Certain tropical diseases are being unjustly ignored in Africa because

funding is so heavily concentrated on the " big three "

diseases—HIV/AIDS, tuberculosis, and malaria—says a new study by

Molyneux and colleagues (PLoS Medicine, doi:

10.1371/journal.pmed.0020336).

The neglected tropical diseases, including schistosomiasis,

onchocerciasis, trachoma, lymphatic filariasis, and the

soil-transmitted helminth infections, are responsible for as many as

500 000 deaths a year. But the international health community gives

priority to the big three.

" Instead of 95% of funding being addressed to the big three, give them

90% and we will be able to do a lot of cost effective treatment with

the extra 5%. We don't need research; we just need funds to sustain

the implementation of control programmes, and we urge policy makers

and donors to rethink policies, and address the neglected diseases, "

said Alan Fenwick, professor of tropical parasitology at Imperial

College, London and one of the co-authors of the paper.

These diseases can be effectively treated with a minimum budget,

estimated at $0.40 (£0.23; {euro}0.33) a year. The proposed rapid

impact package includes four drugs—praziquantel, albendazole,

ivermectin, and azithromycin—with the three last being donated by

multinational pharmaceutical companies, the paper says.
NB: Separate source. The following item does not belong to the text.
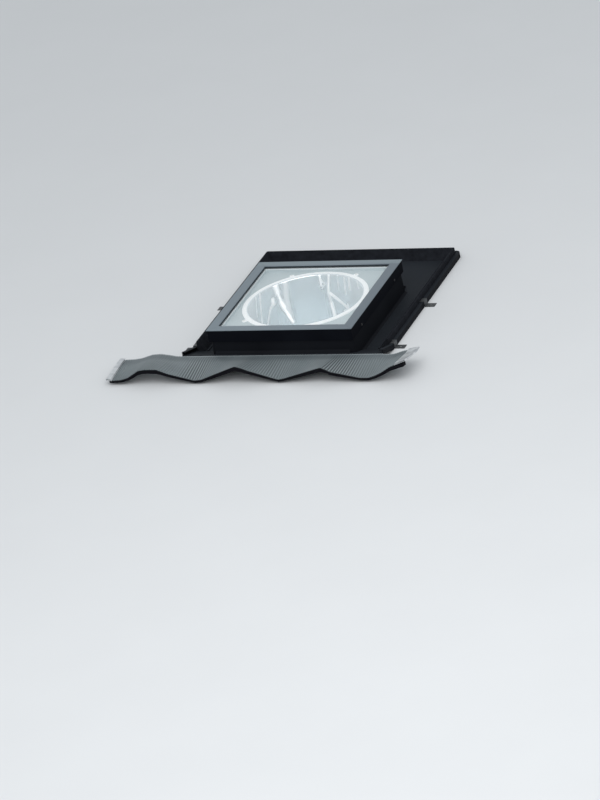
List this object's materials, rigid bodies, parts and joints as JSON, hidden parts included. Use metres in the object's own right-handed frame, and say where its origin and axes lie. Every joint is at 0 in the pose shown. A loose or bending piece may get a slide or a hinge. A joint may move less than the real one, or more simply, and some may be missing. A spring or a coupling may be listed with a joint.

" Compared to a minimum of $200 per person per year to treat HIV/AIDS,

$200 to treat a single episode of tuberculosis and $7-10 to treat a

single episode of malaria, the cost of the package would be

negligible. It is equivalent to the costs of 12 condoms for HIV

prevention and a quarter of the price of an antimalarial bednet, " the

paper says.

Professor Molyneux, director of the Lymphatic Filariasis Support

Centre at the Liverpool School of Tropical Medicine, added, " For the

big three, transmission would still continue at the present rate. For

example, treating three million people until the end of this year as

stated in the `3 by 5' target for HIV would still leave 90% of HIV

infected individuals untreated and actively transmitting. "

There are currently six public-private partnerships working in Africa

linked to specific neglected tropical diseases, each reaching a large

number of people. " Our plan is to bring all of them together to

complete the job we have started, and reach half a billion people

annually for five years. In doing so, we would take morbidity due to

these diseases out of the burden of disease equation for Africa.

" If donors would just get the funding more evenly balanced, we can put

forward this emergency treatment package through these integrated

programmes, " said Professor Molyneux.

Implementing these goals, however, might be not as simple as it

sounds. " The final costs of an integrated package may need to include

the costs of drug use monitoring and of developing new tools for

neglected disease control. Additional costs must therefore be

considered in order to promote ongoing research and development for

new neglected diseases control tools, " the article says.